▶ _DIRECTIONS FOR THIS TASK_
The listing must be reproduced in full, exactly as it stands.

══════════

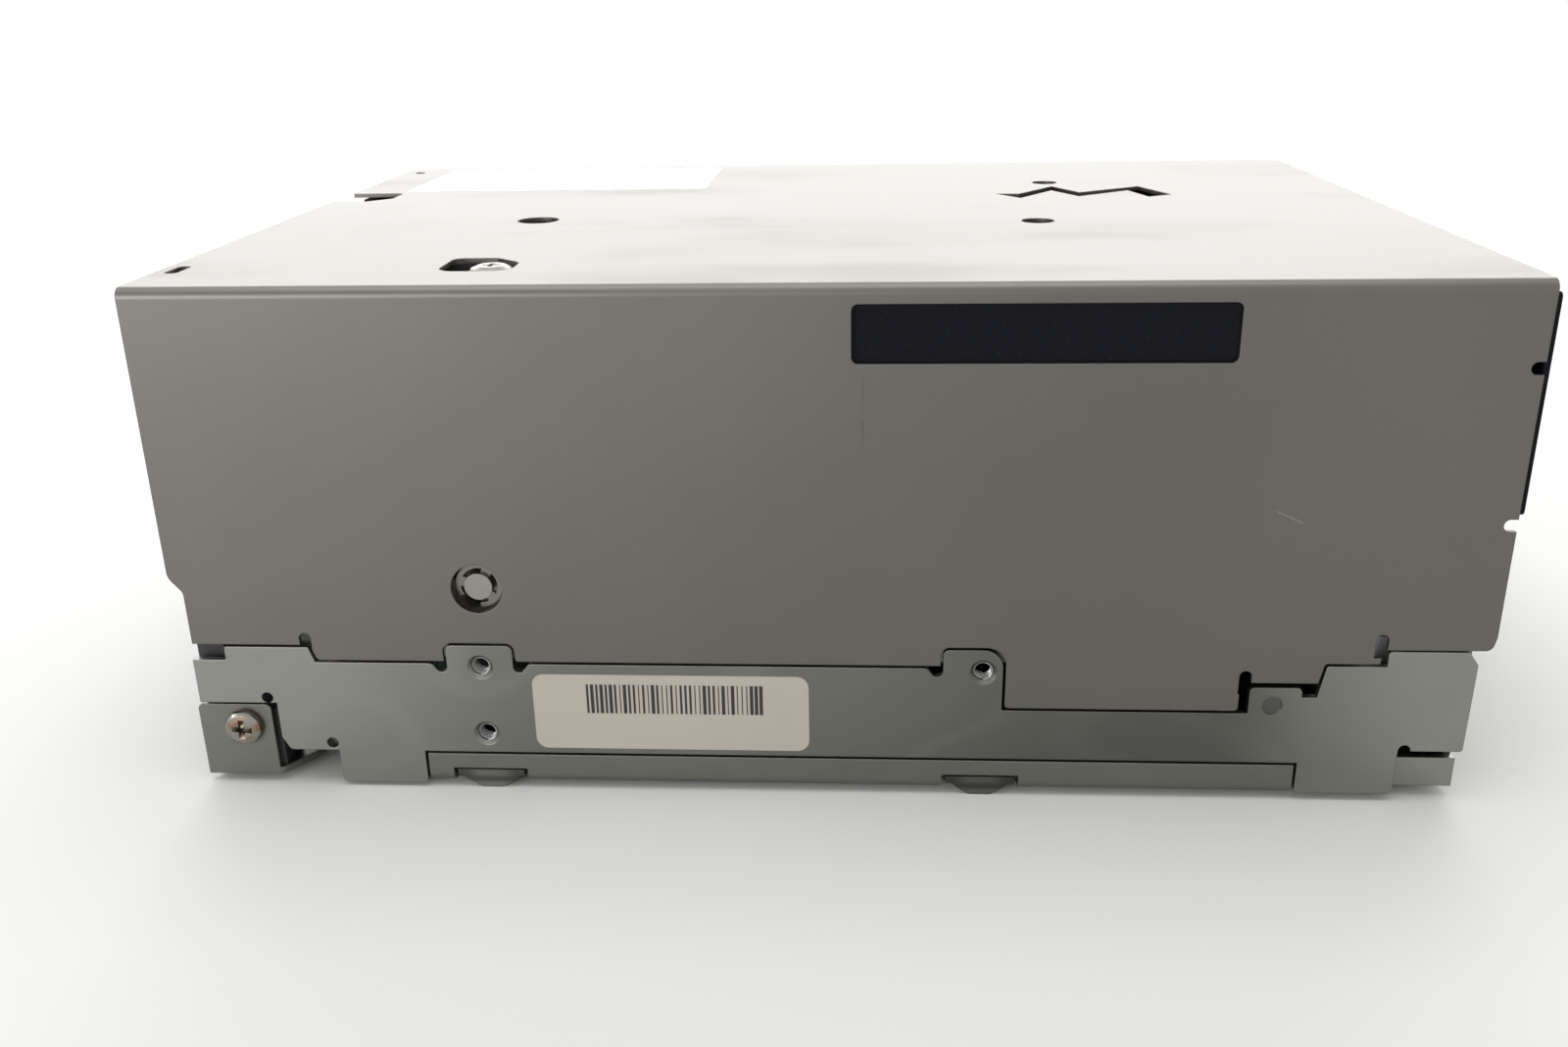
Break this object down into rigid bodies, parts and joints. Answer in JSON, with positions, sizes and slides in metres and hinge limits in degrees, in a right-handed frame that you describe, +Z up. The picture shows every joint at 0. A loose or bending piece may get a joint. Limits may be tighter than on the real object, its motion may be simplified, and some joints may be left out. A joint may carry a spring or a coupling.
{
  "type": "data tape drive",
  "caption": "Full-height tape drive: folded steel case, cartridge loader with slotted slider, reel motors, guide rollers, lifting head and threader arm.",
  "frame": {"origin": "centre of the footprint, at the level of the mounting bosses", "axes": "+Z up, the cartridge slot faces -Y, +X is the side with the long dark window"},
  "size_m": [0.1474, 0.205, 0.0825],
  "materials": {
    "cover_steel": "bare electro-galvanised sheet, fine satin grain",
    "chassis_steel": "bare galvanised sheet, slightly brighter",
    "plated_screws": "zinc plated",
    "black_plastic": "moulded, fine texture",
    "grey_button": "moulded",
    "insulating_film": "thin black polycarbonate film",
    "ground_steel": "ground and polished",
    "circuit_board": "solder mask",
    "chip_black": "moulded epoxy",
    "cast_aluminium": "die cast, shot blasted",
    "bush_rubber": "moulded rubber",
    "motor_steel": "plated steel can",
    "reel_plastic": "glass-filled plastic",
    "head_ceramic": null,
    "coil_copper": "copper coil on spring leaves",
    "mechanism_sheet": "zinc plated sheet",
    "arm_plastic": "natural acetal",
    "gear_brass": "turned brass",
    "gear_plastic": "white acetal"
  },
  "bodies": {
    "case": {"top_cover": "cover_steel", "base_chassis": "chassis_steel", "bottom_cover": "chassis_steel", "underside_screws": "plated_screws", "front_bracket_right": "chassis_steel", "front_bracket_left": "chassis_steel", "bracket_screws": "plated_screws", "front_panel": "black_plastic", "door_pin": "ground_steel", "door_spring": "plated_screws", "panel_board": "circuit_board", "rear_panel": "chassis_steel", "rear_insulator": "insulating_film", "window_insulator": "insulating_film", "main_board": "circuit_board", "board_chips": "chip_black", "standoffs": "plated_screws", "pan_screws": "plated_screws", "power_connector": "black_plastic", "data_connector": "black_plastic", "service_connector": "black_plastic", "deck": "cast_aluminium", "deck_bushes": "bush_rubber", "deck_screws": "plated_screws", "supply_motor": "motor_steel", "takeup_motor": "motor_steel", "roller_pins": "ground_steel", "head_base": "cast_aluminium", "guide_shafts": "ground_steel", "head_motor": "motor_steel", "threader_bridge": "mechanism_sheet", "arm_pivot": "ground_steel", "threader_motor": "motor_steel", "loader_side_right": "mechanism_sheet", "loader_side_left": "mechanism_sheet", "loader_top": "mechanism_sheet", "stub_bush": "gear_brass", "loader_motor": "motor_steel"},
    "supply_hub": {"supply_hub": "reel_plastic"},
    "takeup_reel": {"takeup_hub": "reel_plastic", "takeup_flange": "reel_plastic"},
    "roller_1": {"guide_roller_1": "ground_steel"},
    "roller_2": {"guide_roller_2": "ground_steel"},
    "roller_3": {"guide_roller_3": "ground_steel"},
    "roller_4": {"guide_roller_4": "ground_steel"},
    "head": {"head_carriage": "cast_aluminium", "head_block": "head_ceramic", "fine_actuator": "coil_copper"},
    "lead_screw": {"lead_screw": "ground_steel"},
    "threader": {"threader_arm": "arm_plastic", "leader_block": "arm_plastic"},
    "threader_pinion": {"threader_pinion": "gear_brass"},
    "tray": {"cartridge_tray": "mechanism_sheet", "tray_pins": "ground_steel"},
    "slider": {"tray_slider": "mechanism_sheet"},
    "loader_gear": {"loader_gear": "gear_plastic", "stub_clip": "plated_screws"},
    "loader_worm": {"loader_worm": "gear_brass"},
    "door": {"cartridge_door": "black_plastic"},
    "button": {"eject_button": "grey_button"}
  },
  "joints": [
    {"name": "slider_travel", "type": "slide", "parent": "case", "child": "slider", "axis": [0, 1, 0], "range_m": [0, 0.016]},
    {"name": "tray_drop", "type": "slide", "parent": "case", "child": "tray", "axis": [0, 0, -1], "range_m": [0, 0.0095]},
    {"name": "loader_gear_turn", "type": "hinge", "parent": "case", "child": "loader_gear", "pos_m": [0.0645, -0.0534, 0.0353], "axis": [1, 0, 0], "range_deg": [-152.9, 0]},
    {"name": "loader_worm_turn", "type": "hinge", "parent": "case", "child": "loader_worm", "pos_m": [0.0645, -0.0534, 0.04725], "axis": [0, 1, 0], "range_deg": [-3975, 0]},
    {"name": "supply_spin", "type": "hinge", "parent": "case", "child": "supply_hub", "pos_m": [0.004, -0.0438, 0.032], "axis": [0, 0, 1], "continuous": true},
    {"name": "takeup_spin", "type": "hinge", "parent": "case", "child": "takeup_reel", "pos_m": [0.024, 0.0535, 0.046], "axis": [0, 0, 1], "continuous": true},
    {"name": "roller_1_spin", "type": "hinge", "parent": "case", "child": "roller_1", "pos_m": [-0.036, 0.0165, 0.047], "axis": [0, 0, 1], "continuous": true},
    {"name": "roller_2_spin", "type": "hinge", "parent": "case", "child": "roller_2", "pos_m": [-0.0492, 0.0257, 0.047], "axis": [0, 0, 1], "continuous": true},
    {"name": "roller_3_spin", "type": "hinge", "parent": "case", "child": "roller_3", "pos_m": [-0.0492, 0.0573, 0.047], "axis": [0, 0, 1], "continuous": true},
    {"name": "roller_4_spin", "type": "hinge", "parent": "case", "child": "roller_4", "pos_m": [-0.036, 0.0665, 0.047], "axis": [0, 0, 1], "continuous": true},
    {"name": "head_lift", "type": "slide", "parent": "case", "child": "head", "axis": [0, 0, 1], "range_m": [-0.005, 0.005]},
    {"name": "lead_screw_turn", "type": "hinge", "parent": "case", "child": "lead_screw", "pos_m": [-0.0305, 0.0415, 0.04], "axis": [0, 0, 1], "range_deg": [-901, 901]},
    {"name": "threader_swing", "type": "hinge", "parent": "case", "child": "threader", "pos_m": [-0.02, 0.0395, 0.06], "axis": [0, 0, -1], "range_deg": [-20, 192]},
    {"name": "threader_pinion_turn", "type": "hinge", "parent": "case", "child": "threader_pinion", "pos_m": [-0.02, 0.05875, 0.062], "axis": [0, 0, -1], "range_deg": [-577, 61]},
    {"name": "door_swing", "type": "hinge", "parent": "case", "child": "door", "pos_m": [0.004, -0.0953, 0.0705], "axis": [1, 0, 0], "range_deg": [0, 88], "stiffness_Nm_per_rad": 0.002, "springref_deg": -20.05},
    {"name": "button_press", "type": "slide", "parent": "case", "child": "button", "axis": [0, 1, 0], "range_m": [0, 0.0012], "stiffness_N_per_m": 300, "springref_m": -0.0004}
  ],
  "couplings": [
    {"joint": "tray_drop", "follows": "slider_travel", "ratio": 0.59375},
    {"joint": "loader_gear_turn", "follows": "slider_travel", "rad_per_m": -166.67},
    {"joint": "loader_worm_turn", "follows": "slider_travel", "rad_per_m": -4333.3},
    {"joint": "lead_screw_turn", "follows": "head_lift", "rad_per_m": 3141.6},
    {"joint": "threader_pinion_turn", "follows": "threader_swing", "ratio": -3}
  ]
}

══════════

▶ _WRITTEN ANSWER_
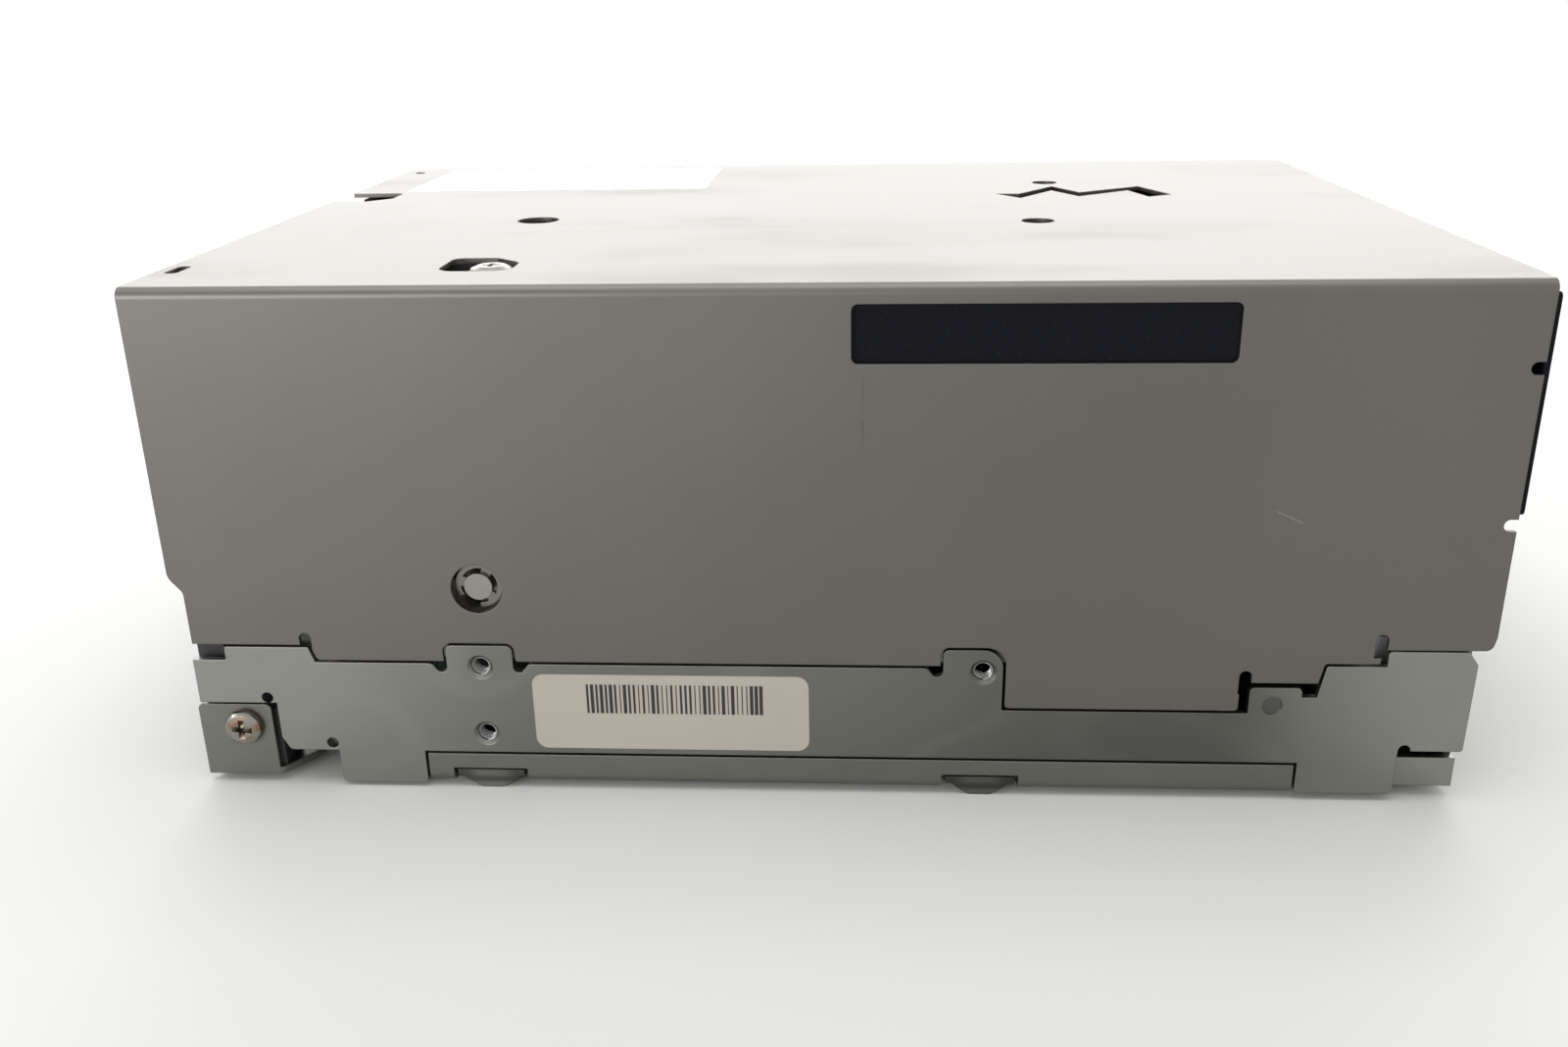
Break this object down into rigid bodies, parts and joints. Answer in JSON, with positions, sizes and slides in metres and hinge limits in degrees, in a right-handed frame that you describe, +Z up. The picture shows every joint at 0. A loose or bending piece may get a joint. Limits may be tighter than on the real object, its motion may be simplified, and some joints may be left out. A joint may carry a spring or a coupling.
{
  "type": "data tape drive",
  "caption": "Full-height tape drive: folded steel case, cartridge loader with slotted slider, reel motors, guide rollers, lifting head and threader arm.",
  "frame": {"origin": "centre of the footprint, at the level of the mounting bosses", "axes": "+Z up, the cartridge slot faces -Y, +X is the side with the long dark window"},
  "size_m": [0.1474, 0.205, 0.0825],
  "materials": {
    "cover_steel": "bare electro-galvanised sheet, fine satin grain",
    "chassis_steel": "bare galvanised sheet, slightly brighter",
    "plated_screws": "zinc plated",
    "black_plastic": "moulded, fine texture",
    "grey_button": "moulded",
    "insulating_film": "thin black polycarbonate film",
    "ground_steel": "ground and polished",
    "circuit_board": "solder mask",
    "chip_black": "moulded epoxy",
    "cast_aluminium": "die cast, shot blasted",
    "bush_rubber": "moulded rubber",
    "motor_steel": "plated steel can",
    "reel_plastic": "glass-filled plastic",
    "head_ceramic": null,
    "coil_copper": "copper coil on spring leaves",
    "mechanism_sheet": "zinc plated sheet",
    "arm_plastic": "natural acetal",
    "gear_brass": "turned brass",
    "gear_plastic": "white acetal"
  },
  "bodies": {
    "case": {"top_cover": "cover_steel", "base_chassis": "chassis_steel", "bottom_cover": "chassis_steel", "underside_screws": "plated_screws", "front_bracket_right": "chassis_steel", "front_bracket_left": "chassis_steel", "bracket_screws": "plated_screws", "front_panel": "black_plastic", "door_pin": "ground_steel", "door_spring": "plated_screws", "panel_board": "circuit_board", "rear_panel": "chassis_steel", "rear_insulator": "insulating_film", "window_insulator": "insulating_film", "main_board": "circuit_board", "board_chips": "chip_black", "standoffs": "plated_screws", "pan_screws": "plated_screws", "power_connector": "black_plastic", "data_connector": "black_plastic", "service_connector": "black_plastic", "deck": "cast_aluminium", "deck_bushes": "bush_rubber", "deck_screws": "plated_screws", "supply_motor": "motor_steel", "takeup_motor": "motor_steel", "roller_pins": "ground_steel", "head_base": "cast_aluminium", "guide_shafts": "ground_steel", "head_motor": "motor_steel", "threader_bridge": "mechanism_sheet", "arm_pivot": "ground_steel", "threader_motor": "motor_steel", "loader_side_right": "mechanism_sheet", "loader_side_left": "mechanism_sheet", "loader_top": "mechanism_sheet", "stub_bush": "gear_brass", "loader_motor": "motor_steel"},
    "supply_hub": {"supply_hub": "reel_plastic"},
    "takeup_reel": {"takeup_hub": "reel_plastic", "takeup_flange": "reel_plastic"},
    "roller_1": {"guide_roller_1": "ground_steel"},
    "roller_2": {"guide_roller_2": "ground_steel"},
    "roller_3": {"guide_roller_3": "ground_steel"},
    "roller_4": {"guide_roller_4": "ground_steel"},
    "head": {"head_carriage": "cast_aluminium", "head_block": "head_ceramic", "fine_actuator": "coil_copper"},
    "lead_screw": {"lead_screw": "ground_steel"},
    "threader": {"threader_arm": "arm_plastic", "leader_block": "arm_plastic"},
    "threader_pinion": {"threader_pinion": "gear_brass"},
    "tray": {"cartridge_tray": "mechanism_sheet", "tray_pins": "ground_steel"},
    "slider": {"tray_slider": "mechanism_sheet"},
    "loader_gear": {"loader_gear": "gear_plastic", "stub_clip": "plated_screws"},
    "loader_worm": {"loader_worm": "gear_brass"},
    "door": {"cartridge_door": "black_plastic"},
    "button": {"eject_button": "grey_button"}
  },
  "joints": [
    {"name": "slider_travel", "type": "slide", "parent": "case", "child": "slider", "axis": [0, 1, 0], "range_m": [0, 0.016]},
    {"name": "tray_drop", "type": "slide", "parent": "case", "child": "tray", "axis": [0, 0, -1], "range_m": [0, 0.0095]},
    {"name": "loader_gear_turn", "type": "hinge", "parent": "case", "child": "loader_gear", "pos_m": [0.0645, -0.0534, 0.0353], "axis": [1, 0, 0], "range_deg": [-152.9, 0]},
    {"name": "loader_worm_turn", "type": "hinge", "parent": "case", "child": "loader_worm", "pos_m": [0.0645, -0.0534, 0.04725], "axis": [0, 1, 0], "range_deg": [-3975, 0]},
    {"name": "supply_spin", "type": "hinge", "parent": "case", "child": "supply_hub", "pos_m": [0.004, -0.0438, 0.032], "axis": [0, 0, 1], "continuous": true},
    {"name": "takeup_spin", "type": "hinge", "parent": "case", "child": "takeup_reel", "pos_m": [0.024, 0.0535, 0.046], "axis": [0, 0, 1], "continuous": true},
    {"name": "roller_1_spin", "type": "hinge", "parent": "case", "child": "roller_1", "pos_m": [-0.036, 0.0165, 0.047], "axis": [0, 0, 1], "continuous": true},
    {"name": "roller_2_spin", "type": "hinge", "parent": "case", "child": "roller_2", "pos_m": [-0.0492, 0.0257, 0.047], "axis": [0, 0, 1], "continuous": true},
    {"name": "roller_3_spin", "type": "hinge", "parent": "case", "child": "roller_3", "pos_m": [-0.0492, 0.0573, 0.047], "axis": [0, 0, 1], "continuous": true},
    {"name": "roller_4_spin", "type": "hinge", "parent": "case", "child": "roller_4", "pos_m": [-0.036, 0.0665, 0.047], "axis": [0, 0, 1], "continuous": true},
    {"name": "head_lift", "type": "slide", "parent": "case", "child": "head", "axis": [0, 0, 1], "range_m": [-0.005, 0.005]},
    {"name": "lead_screw_turn", "type": "hinge", "parent": "case", "child": "lead_screw", "pos_m": [-0.0305, 0.0415, 0.04], "axis": [0, 0, 1], "range_deg": [-901, 901]},
    {"name": "threader_swing", "type": "hinge", "parent": "case", "child": "threader", "pos_m": [-0.02, 0.0395, 0.06], "axis": [0, 0, -1], "range_deg": [-20, 192]},
    {"name": "threader_pinion_turn", "type": "hinge", "parent": "case", "child": "threader_pinion", "pos_m": [-0.02, 0.05875, 0.062], "axis": [0, 0, -1], "range_deg": [-577, 61]},
    {"name": "door_swing", "type": "hinge", "parent": "case", "child": "door", "pos_m": [0.004, -0.0953, 0.0705], "axis": [1, 0, 0], "range_deg": [0, 88], "stiffness_Nm_per_rad": 0.002, "springref_deg": -20.05},
    {"name": "button_press", "type": "slide", "parent": "case", "child": "button", "axis": [0, 1, 0], "range_m": [0, 0.0012], "stiffness_N_per_m": 300, "springref_m": -0.0004}
  ],
  "couplings": [
    {"joint": "tray_drop", "follows": "slider_travel", "ratio": 0.59375},
    {"joint": "loader_gear_turn", "follows": "slider_travel", "rad_per_m": -166.67},
    {"joint": "loader_worm_turn", "follows": "slider_travel", "rad_per_m": -4333.3},
    {"joint": "lead_screw_turn", "follows": "head_lift", "rad_per_m": 3141.6},
    {"joint": "threader_pinion_turn", "follows": "threader_swing", "ratio": -3}
  ]
}